Marx’s economic analysis drew a clear distinction between two sections of the economy – the production of means of production/investment (Department I) and the production of means of consumption (Department II). Only increases in Department I produce increases in output as only Department I is an input into production. Therefore, in Marx’s analysis it was necessary to clearly distinguish between investment and consumption.
Professor Victoria Chick, one of top experts on Keynes, has noted the same position of Keynes on this in regard to budgetary policy:
‘Keynes’s view of budgetary policy… is usually much misrepresented and current discussion of the budget in normal times is still somewhat confused. He distinguished between the “ordinary budget” or current account, and the capital budget or spending “below the line” – a distinction we make today. The latter was to be used to compensate for failings in private-sector investment….

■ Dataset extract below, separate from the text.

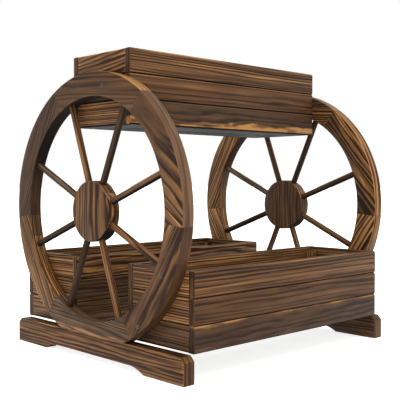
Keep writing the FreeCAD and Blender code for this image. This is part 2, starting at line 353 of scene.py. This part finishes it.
def makeZinc():
    material, tree = newMaterial("blueZincPlate")
    place = addNode(tree, "ShaderNodeTexCoord").outputs["Object"]
    mottle = addNode(tree, "ShaderNodeTexNoise", {"noise_dimensions": "3D"}, Vector=place,
                     Scale=1 / zinc["spot"], Detail=zinc["detail"]).outputs["Fac"]
    colour = addNode(tree, "ShaderNodeValToRGB", {"stops": zinc["colours"]}, Fac=mottle).outputs["Color"]
    shader = addNode(tree, "ShaderNodeBsdfPrincipled", None, Base_Color=colour, Metallic=1.0,
                     Roughness=zinc["roughness"])
    addNode(tree, "ShaderNodeOutputMaterial", None, Surface=shader.outputs[0])
    return material


# Dowels hidden in the joints of the rims: plain beech, pale and even, with short fine flecks.
beech = {"fleck": 0.0015, "detail": 3.0, "colours": [(0.4, "#a97f55"), (0.65, "#8a6240")], "roughness": 0.55,
         "relief": 0.0001, "bump": 0.3}


def makeBeech():
    material, tree = newMaterial("beechDowel")
    place = addNode(tree, "ShaderNodeTexCoord").outputs["Object"]
    fleck = addNode(tree, "ShaderNodeTexNoise", {"noise_dimensions": "3D"}, Vector=place,
                    Scale=1 / beech["fleck"], Detail=beech["detail"]).outputs["Fac"]
    colour = addNode(tree, "ShaderNodeValToRGB", {"stops": beech["colours"]}, Fac=fleck).outputs["Color"]
    bump = addNode(tree, "ShaderNodeBump", None, Strength=beech["bump"], Distance=beech["relief"],
                   Height=fleck).outputs[0]
    shader = addNode(tree, "ShaderNodeBsdfPrincipled", None, Base_Color=colour,
                     Roughness=beech["roughness"], Normal=bump)
    addNode(tree, "ShaderNodeOutputMaterial", None, Surface=shader.outputs[0])
    return material


firBoards = makeFir()
slateBoards = makeSlate()
zincPlate = makeZinc()
beechDowels = makeBeech()
print("materials ready")


# Grain: each board gets its own place in a log, and its own look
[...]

‘I [Keynes] should not aim at attempting to compensate cyclical fluctuations by means of the ordinary Budget. I should leave this to the capital Budget.’ …The two budgets serve different purposes.’
Not merely is this correct economics but it leads to a clear and popularly comprehensible position on budget deficits. Current expenditure over the business cycle should be financed by taxation – not borrowing. Borrowing for investment on the other hand is correct as investment leads to an economic return.

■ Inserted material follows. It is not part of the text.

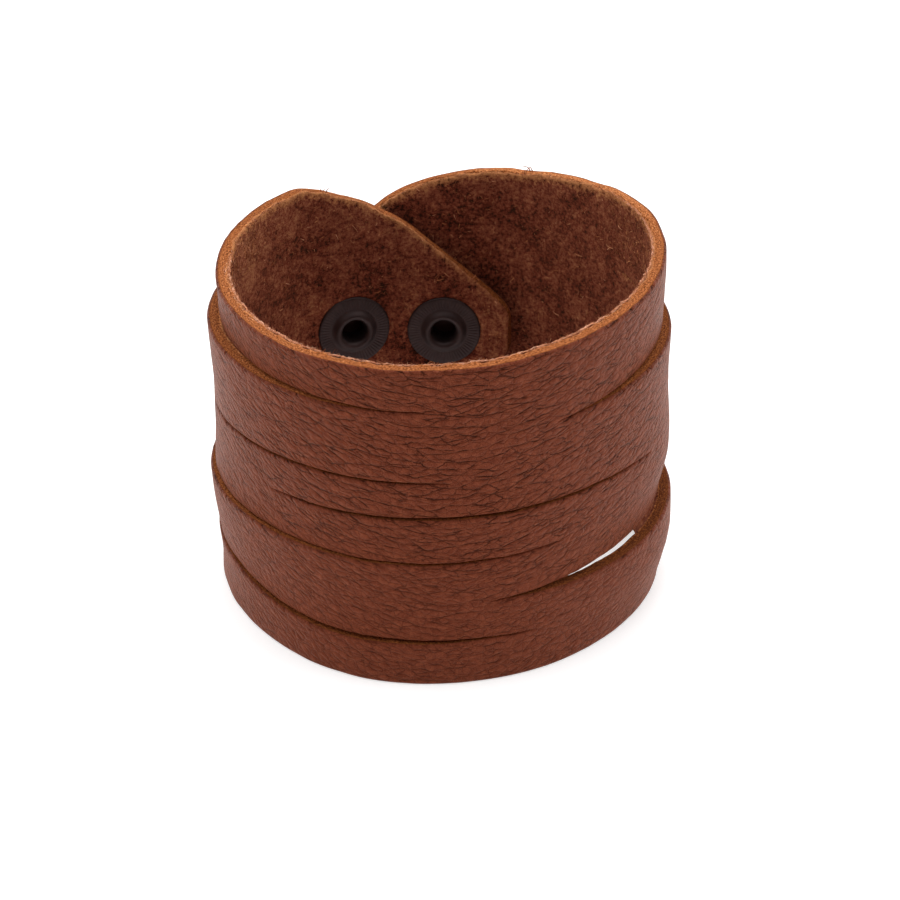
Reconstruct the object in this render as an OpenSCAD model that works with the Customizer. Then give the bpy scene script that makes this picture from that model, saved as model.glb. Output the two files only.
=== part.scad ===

Therefore, the position of Labour on budget deficits should be not to borrow over the cycle for consumption but to borrow for investment. As soon as that clear distinction is put in place not merely will it become possible to frame a coherent economic policy but an ability to refute Tory attacks will immediately occur.

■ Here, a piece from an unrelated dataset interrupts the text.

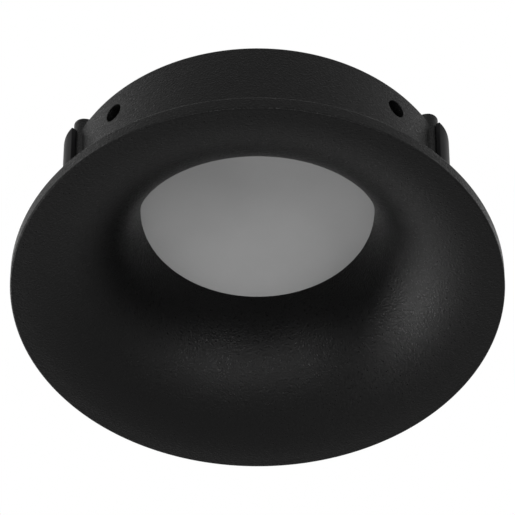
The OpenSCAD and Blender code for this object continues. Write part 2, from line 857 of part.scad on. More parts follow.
// Centre line of the spring's wire: lower leg, turns around the pin, upper leg
coil_x = pivot_x - coil_r;
wire_path = concat(
    [[coil_x, coil_y, bar_top], [coil_x, coil_y, (bar_top + pivot_h) / 2]],
    [for (i = [0 : spring_turns * ring_steps])
        let (t = 360 * i / ring_steps)
        [pivot_x - coil_r * cos(t), coil_y - spring_pitch * i / ring_steps, pivot_h + coil_r * sin(t)]],
    [[coil_x, -coil_y, (upper_leg_z + pivot_h) / 2], [coil_x, -coil_y, upper_leg_z]]
);
wire_rings = len(wire_path);
function unit(v) = v / norm(v);
function wire_dir(i) =
    i == 0 || i == wire_rings - 1 ? [0, 0, 1] : unit(wire_path[i + 1] - wire_path[i - 1]);
function wire_ring(i) =
    let (d = wire_dir(i), side = unit(cross(d, [0, 1, 0])), up = cross(side, d))
    [for (k = [0 : wire_sides - 1])
        wire_path[i] + wire_r * (cos(360 * k / wire_sides) * side + sin(360 * k / wire_sides) * up)];

wire_gap = min([for (i = [0 : wire_rings - 1], j = [0 : wire_rings - 1])
    if (j - i > ring_steps / 2) norm(wire_path[j] - wire_path[i])]) - wire_d;
echo(least_gap_between_turns = wire_gap);

module spring() {
    color([0.7, 0.7, 0.72])
    polyhedron(
        points = [for (i = [0 : wire_rings - 1]) each wire_ring(i)],
        faces = concat(
            [[for (k = [wire_sides - 1 : -1 : 0]) k]],
            [for (i = [0 : wire_rings - 2], k = [0 : wire_sides - 1])
                let (a = i * wire_sides, b = (k + 1) % wire_sides)
                each [[a + k, a + b, a + wire_sides + b], [a + k, a + wire_sides + b, a + wire_sides + k]]],
            [[for (k = [0 : wire_sides - 1]) (wire_rings - 1) * wire_sides + k]]
        )
    );
}

// Frame of the arm's leaning tip: z runs along the strip, x is square to it
module at_tip() {
    translate([arm_x, 0, bend_z]) rotate([0, -arm_lean, 0]) children();
}

module arm() {
    color([0.75, 0.75, 0.77])
    difference() {
        union() {
            difference() {
                union() {
                    translate([arm_x - arm_t / 2, -arm_w / 2, pivot_h])
                        cube([arm_t, arm_w, arm_straight_l]);
                    translate([arm_x, 0, bend_z]) rotate([90, 0, 0])
                        cylinder(r = arm_t / 2, h = arm_w, center = true, $fn = 24);
                    at_tip() translate([-arm_t / 2, -arm_w / 2, 0])
                        cube([arm_t, arm_w, arm_tip_l]);
                }
                translate([arm_x - arm_t, -slot_w / 2, pivot_h - cut])
                    cube([2 * arm_t, slot_w, slot_top - pivot_h + cut]);
            }
            for (side = [-1, 1])
                translate([pivot_x, side * (arm_w - knuckle_l) / 2, pivot_h]) rotate([90, 0, 0])
                    cylinder(r = knuckle_r, h = knuckle_l, center = true, $fn = 48);
        }
        translate([pivot_x, 0, pivot_h]) rotate([90, 0, 0])
            cylinder(r = knuckle_in_r, h = arm_w + 2 * cut, center = true, $fn = 48);
    }
}

module sleeve() {
    color([0.15, 0.15, 0.15])
    at_tip() difference() {
        translate([-arm_t / 2 - sleeve_wall, -arm_w / 2 - sleeve_side, sleeve_start])
            cube([arm_t + 2 * sleeve_wall, arm_w + 2 * sleeve_side,
                  arm_tip_l + sleeve_cap - sleeve_start]);
        translate([-arm_t / 2 - seat_gap, -arm_w / 2 - seat_gap, 0])
            cube([arm_t + 2 * seat_gap, arm_w + 2 * seat_gap, arm_tip_l]);
    }
}

module clip_bracket_right() { bracket(); }
module clip_bracket_left() { mirrored() bracket(); }
module bracket_screws_right() { bracket_screws(); }
module bracket_screws_left() { mirrored() bracket_screws(); }
module pivot_pin_right() { pivot_pin(); }
module pivot_pin_left() { mirrored() pivot_pin(); }
module clip_spring_right() { spring(); }
module clip_spring_left() { mirrored() spring(); }
module clip_arm_right() { arm(); }
module clip_arm_left() { mirrored() arm(); }
module clip_pad_right() { sleeve(); }
module clip_pad_left() { mirrored() sleeve(); }

trim_ring();
ceiling_gasket();
grub_screws();
diffuser_seal();
diffuser();
diffuser_clamp();
clamp_screws();
reflector();
led_holder();
led_array();
led_board();
thermal_pad();
board_screws();
heat_sink();
body_seal();
led_leads();
driver_board();
driver_parts();
terminal_block();
terminal_screws();
cover_seal();
rear_cover();
cover_screws();
gland_washer();
gland_body();
gland_insert();
gland_nut();
clip_bracket_left();
clip_bracket_right();
bracket_screws_left();
bracket_screws_right();
pivot_pin_left();
pivot_pin_right();
clip_spring_left();
clip_spring_right();
clip_arm_left();
clip_arm_right();
clip_pad_left();
clip_pad_right();
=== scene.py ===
"""Recessed soffit downlight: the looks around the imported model.

Run as a script. Lengths in the functions are millimetres, and meshes are made in metres.
"""

import json
import math

import bpy
import numpy as np
from bpy.props import FloatProperty, FloatVectorProperty, IntProperty, PointerProperty
from mathutils import Euler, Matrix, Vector


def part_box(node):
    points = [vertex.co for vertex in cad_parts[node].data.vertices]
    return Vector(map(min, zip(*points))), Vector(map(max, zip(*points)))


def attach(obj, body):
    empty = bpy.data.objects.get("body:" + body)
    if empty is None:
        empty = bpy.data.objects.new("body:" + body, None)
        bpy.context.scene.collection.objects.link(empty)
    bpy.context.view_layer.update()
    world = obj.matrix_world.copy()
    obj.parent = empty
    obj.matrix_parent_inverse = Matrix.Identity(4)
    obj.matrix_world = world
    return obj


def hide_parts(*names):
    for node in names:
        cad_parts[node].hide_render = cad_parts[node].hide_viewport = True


bl_info = {
    "name": "Recessed soffit downlight",
    "version": (1, 0, 0),
    "blender": (4, 5, 0),
    "location": "3D View > Sidebar > Downlight",
    "description": "Builds the finished pieces of a recessed soffit downlight around its packed model",
    "category": "Object",
}

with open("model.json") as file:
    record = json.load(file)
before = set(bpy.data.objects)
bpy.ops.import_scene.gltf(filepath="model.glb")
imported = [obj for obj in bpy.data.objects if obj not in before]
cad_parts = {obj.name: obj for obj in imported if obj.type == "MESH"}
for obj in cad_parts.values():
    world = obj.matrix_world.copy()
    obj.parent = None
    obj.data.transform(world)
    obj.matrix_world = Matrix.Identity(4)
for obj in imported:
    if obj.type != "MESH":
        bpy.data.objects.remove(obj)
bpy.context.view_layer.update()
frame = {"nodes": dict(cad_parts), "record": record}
MM = 0.001
HOLE_ANGLES = (45, 135, 225, 315)  # radial holes of the collar, in degrees
CLAMP_ANGLES = (30, 150, 270)  # pillars for the screws of the clamp ring
LUG_ANGLES = (25, 155, 205, 335)  # screw lugs of the hub
HUB_BORE = 12.0
KNUCKLE_R, ARM_STRAIGHT, CURL_STEPS = 1.55, 18.0, 36  # the clip arm's roll and its straight part
FRAME_PX, FOCAL_PX, AIM_PX = 515, 4500, 36.8  # the frame's width, the focal length and the aim's shift
RECORD_COLOURS = {m["slot"]: tuple(m["base_color"]) for m in frame["record"]["materials"]}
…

It is the confused refusal of so-called ‘Keynesians’, contrary to the views of both Keynes and Marx, to distinguish clearly between investment and consumption that both creates incoherent economic policy and leave Labour open to Tory attack – the two of course being directly connected.
Naturally the general public will not become interested in the distinction between Departments I and II of the economy (Marxist terms) or the capital and current budget accounts (Keynesian terms), but they do understand the practical consequences, and this can be popularly presented. The key is to explain that Labour’s policy for growth is based on increasing investment and its key practical policy is a National Investment Bank.
Summary
In short there will be a further confrontation with Benn over wars – it is only a matter of time. But for the present the issue of the Shadow Cabinet is decided. The key now is to turn Labour to outward campaigning, and the strategic key is to get the maximum clarity into economic policy.